In VS Code, this gives an experience very similar to that we had for C#:

VS Code showing the list of overloaded methods

We still have the problem of how to know which overload is being called. I solved this by building up a signature string from the arguments types and switching on the result.

const signature = args
  .map((arg) => typeof arg)
  .reduce((accumulator, argType) => `${accumulator}${argType}|`, '|');

switch (signature) {
  case '|string|':
    // Handle case where we match by partition key only
    break;
  case '|string|string|':
    // Handle case where we match by compound key
    break;
  case '|string|string|string|':
    // Handle case where we match by range
    break;
  case '|string|number|string|':
    // Handle case where we match by comparison
    break;
  default:
    throw new Error(`Unhandled signature`);
}

One thing I did have to change was the type of enum.
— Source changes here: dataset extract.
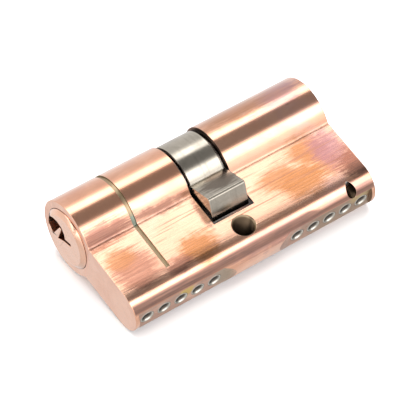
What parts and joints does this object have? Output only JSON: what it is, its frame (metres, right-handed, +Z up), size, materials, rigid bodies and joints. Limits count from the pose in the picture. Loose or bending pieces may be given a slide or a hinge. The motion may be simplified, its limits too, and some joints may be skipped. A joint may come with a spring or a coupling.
{
  "type": "euro profile double lock cylinder",
  "caption": "Double profile cylinder for a mortise deadbolt: round barrel on a narrow flange, a keyed plug in each end, pin stacks below and a cam lever turning in the middle slot.",
  "frame": {"origin": "centre of the fixing screw's threaded cross hole, in the middle of the flange's width and of the cam slot", "axes": "+Z up to the round barrel, -Y to the front keyway along the barrel's axis, +X out of the face that the cam's lever leans towards at rest"},
  "size_m": [0.0175, 0.0616, 0.033],
  "materials": {
    "body_metal": "polished copper-bronze plating, tarnished, with brushed lines along the length",
    "plug_metal": "copper-bronze plating, finely turned face",
    "cam_steel": "satin sintered steel with polished edges",
    "clutch_steel": "plain sintered steel",
    "spring_steel": "drawn spring steel",
    "cap_steel": "bright pressed steel, dished",
    "hard_steel": "hardened steel, dark",
    "key_pin_brass": "turned brass",
    "driver_metal": "turned nickel silver"
  },
  "bodies": {
    "cylinder_body": {"housing": "body_metal", "anti_drill_pin": "hard_steel", "chamber_cap_front_1": "cap_steel", "chamber_cap_front_2": "cap_steel", "chamber_cap_front_3": "cap_steel", "chamber_cap_front_4": "cap_steel", "chamber_cap_front_5": "cap_steel", "chamber_cap_rear_1": "cap_steel", "chamber_cap_rear_2": "cap_steel", "chamber_cap_rear_3": "cap_steel", "chamber_cap_rear_4": "cap_steel", "chamber_cap_rear_5": "cap_steel", "pin_spring_front_1": "spring_steel", "pin_spring_front_2": "spring_steel", "pin_spring_front_3": "spring_steel", "pin_spring_front_4": "spring_steel", "pin_spring_front_5": "spring_steel", "pin_spring_rear_1": "spring_steel", "pin_spring_rear_2": "spring_steel", "pin_spring_rear_3": "spring_steel", "pin_spring_rear_4": "spring_steel", "pin_spring_rear_5": "spring_steel"},
    "front_plug": {"front_plug": "plug_metal", "front_circlip": "spring_steel"},
    "rear_plug": {"rear_plug": "plug_metal", "rear_circlip": "spring_steel"},
    "cam": {"cam": "cam_steel"},
    "clutch": {"clutch_front_dog": "clutch_steel", "clutch_rear_dog": "clutch_steel", "clutch_spring": "spring_steel"},
    "key_pin_front_1": {"key_pin_front_1": "key_pin_brass"},
    "driver_pin_front_1": {"driver_pin_front_1": "driver_metal"},
    "key_pin_front_2": {"key_pin_front_2": "key_pin_brass"},
    "driver_pin_front_2": {"driver_pin_front_2": "driver_metal"},
    "key_pin_front_3": {"key_pin_front_3": "key_pin_brass"},
    "driver_pin_front_3": {"driver_pin_front_3": "driver_metal"},
    "key_pin_front_4": {"key_pin_front_4": "key_pin_brass"},
    "driver_pin_front_4": {"driver_pin_front_4": "driver_metal"},
    "key_pin_front_5": {"key_pin_front_5": "key_pin_brass"},
    "driver_pin_front_5": {"driver_pin_front_5": "driver_metal"},
    "key_pin_rear_1": {"key_pin_rear_1": "key_pin_brass"},
    "driver_pin_rear_1": {"driver_pin_rear_1": "driver_metal"},
    "key_pin_rear_2": {"key_pin_rear_2": "key_pin_brass"},
    "driver_pin_rear_2": {"driver_pin_rear_2": "driver_metal"},
    "key_pin_rear_3": {"key_pin_rear_3": "key_pin_brass"},
    "driver_pin_rear_3": {"driver_pin_rear_3": "driver_metal"},
    "key_pin_rear_4": {"key_pin_rear_4": "key_pin_brass"},
    "driver_pin_rear_4": {"driver_pin_rear_4": "driver_metal"},
    "key_pin_rear_5": {"key_pin_rear_5": "key_pin_brass"},
    "driver_pin_rear_5": {"driver_pin_rear_5": "driver_metal"}
  },
  "joints": [
    {"name": "cam_turn", "type": "hinge", "parent": "cylinder_body", "child": "cam", "pos_m": [0, 0, 0.0185], "axis": [0, -1, 0], "continuous": true},
    {"name": "clutch_slide", "type": "slide", "parent": "cam", "child": "clutch", "axis": [0, 1, 0], "range_m": [-0.00115, 0.00115]},
    {"name": "front_plug_turn", "type": "hinge", "parent": "cylinder_body", "child": "front_plug", "pos_m": [0, 0, 0.0185], "axis": [0, -1, 0], "continuous": true},
    {"name": "rear_plug_turn", "type": "hinge", "parent": "cylinder_body", "child": "rear_plug", "pos_m": [0, 0, 0.0185], "axis": [0, -1, 0], "continuous": true},
    {"name": "stack_front_1_driver", "type": "slide", "parent": "cylinder_body", "child": "driver_pin_front_1", "axis": [0, 0, 1], "range_m": [-0.0027, 0], "stiffness_N_per_m": 100, "springref_m": 0.003, "deforming": ["pin_spring_front_1"]},
    {"name": "stack_front_1_key_pin", "type": "slide", "parent": "front_plug", "child": "key_pin_front_1", "axis": [0, 0, 1], "range_m": [0, 0.00325]},
    {"name": "stack_front_2_driver", "type": "slide", "parent": "cylinder_body", "child": "driver_pin_front_2", "axis": [0, 0, 1], "range_m": [-0.0027, 0], "stiffness_N_per_m": 100, "springref_m": 0.003, "deforming": ["pin_spring_front_2"]},
    {"name": "stack_front_2_key_pin", "type": "slide", "parent": "front_plug", "child": "key_pin_front_2", "axis": [0, 0, 1], "range_m": [0, 0.00195]},
    {"name": "stack_front_3_driver", "type": "slide", "parent": "cylinder_body", "child": "driver_pin_front_3", "axis": [0, 0, 1], "range_m": [-0.0027, 0], "stiffness_N_per_m": 100, "springref_m": 0.003, "deforming": ["pin_spring_front_3"]},
    {"name": "stack_front_3_key_pin", "type": "slide", "parent": "front_plug", "child": "key_pin_front_3", "axis": [0, 0, 1], "range_m": [0, 0.00255]},
    {"name": "stack_front_4_driver", "type": "slide", "parent": "cylinder_body", "child": "driver_pin_front_4", "axis": [0, 0, 1], "range_m": [-0.0027, 0], "stiffness_N_per_m": 100, "springref_m": 0.003, "deforming": ["pin_spring_front_4"]},
    {"name": "stack_front_4_key_pin", "type": "slide", "parent": "front_plug", "child": "key_pin_front_4", "axis": [0, 0, 1], "range_m": [0, 0.00155]},
    {"name": "stack_front_5_driver", "type": "slide", "parent": "cylinder_body", "child": "driver_pin_front_5", "axis": [0, 0, 1], "range_m": [-0.0027, 0], "stiffness_N_per_m": 100, "springref_m": 0.003, "deforming": ["pin_spring_front_5"]},
    {"name": "stack_front_5_key_pin", "type": "slide", "parent": "front_plug", "child": "key_pin_front_5", "axis": [0, 0, 1], "range_m": [0, 0.00295]},
    {"name": "stack_rear_1_driver", "type": "slide", "parent": "cylinder_body", "child": "driver_pin_rear_1", "axis": [0, 0, 1], "range_m": [-0.0027, 0], "stiffness_N_per_m": 100, "springref_m": 0.003, "deforming": ["pin_spring_rear_1"]},
    {"name": "stack_rear_1_key_pin", "type": "slide", "parent": "rear_plug", "child": "key_pin_rear_1", "axis": [0, 0, 1], "range_m": [0, 0.00195]},
    {"name": "stack_rear_2_driver", "type": "slide", "parent": "cylinder_body", "child": "driver_pin_rear_2", "axis": [0, 0, 1], "range_m": [-0.0027, 0], "stiffness_N_per_m": 100, "springref_m": 0.003, "deforming": ["pin_spring_rear_2"]},
    {"name": "stack_rear_2_key_pin", "type": "slide", "parent": "rear_plug", "child": "key_pin_rear_2", "axis": [0, 0, 1], "range_m": [0, 0.00295]},
    {"name": "stack_rear_3_driver", "type": "slide", "parent": "cylinder_body", "child": "driver_pin_rear_3", "axis": [0, 0, 1], "range_m": [-0.0027, 0], "stiffness_N_per_m": 100, "springref_m": 0.003, "deforming": ["pin_spring_rear_3"]},
    {"name": "stack_rear_3_key_pin", "type": "slide", "parent": "rear_plug", "child": "key_pin_rear_3", "axis": [0, 0, 1], "range_m": [0, 0.00155]},
    {"name": "stack_rear_4_driver", "type": "slide", "parent": "cylinder_body", "child": "driver_pin_rear_4", "axis": [0, 0, 1], "range_m": [-0.0027, 0], "stiffness_N_per_m": 100, "springref_m": 0.003, "deforming": ["pin_spring_rear_4"]},
    {"name": "stack_rear_4_key_pin", "type": "slide", "parent": "rear_plug", "child": "key_pin_rear_4", "axis": [0, 0, 1], "range_m": [0, 0.00325]},
    {"name": "stack_rear_5_driver", "type": "slide", "parent": "cylinder_body", "child": "driver_pin_rear_5", "axis": [0, 0, 1], "range_m": [-0.0027, 0], "stiffness_N_per_m": 100, "springref_m": 0.003, "deforming": ["pin_spring_rear_5"]},
    {"name": "stack_rear_5_key_pin", "type": "slide", "parent": "rear_plug", "child": "key_pin_rear_5", "axis": [0, 0, 1], "range_m": [0, 0.00255]}
  ]
}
Originally, it was a set of strings, but this would cause a clash of signatures. I changed it for a set of integers and this avoided the issue.

I used array destructuring to access the values as follows:

case '|string|number|string|':
  // Handle case where we match by comparison
  {
    const [partitionKeyValue, sortKeyOperator, sortKeyValue] = args;
    // Call the method implementation
  }
  break;

Whilst TypeScript does infer the types, it does not discriminate. So it can only assert that some values are one of a set:

VS Code showing the inferred types

This approach suffers from the documentation issue that other advanced approaches do. My feeling overall is that, although it gives a similar intellisense experience, it falls down when implementing the underlying functionality and I would still be tempted to go down the explicit naming route with discriminated types underneath.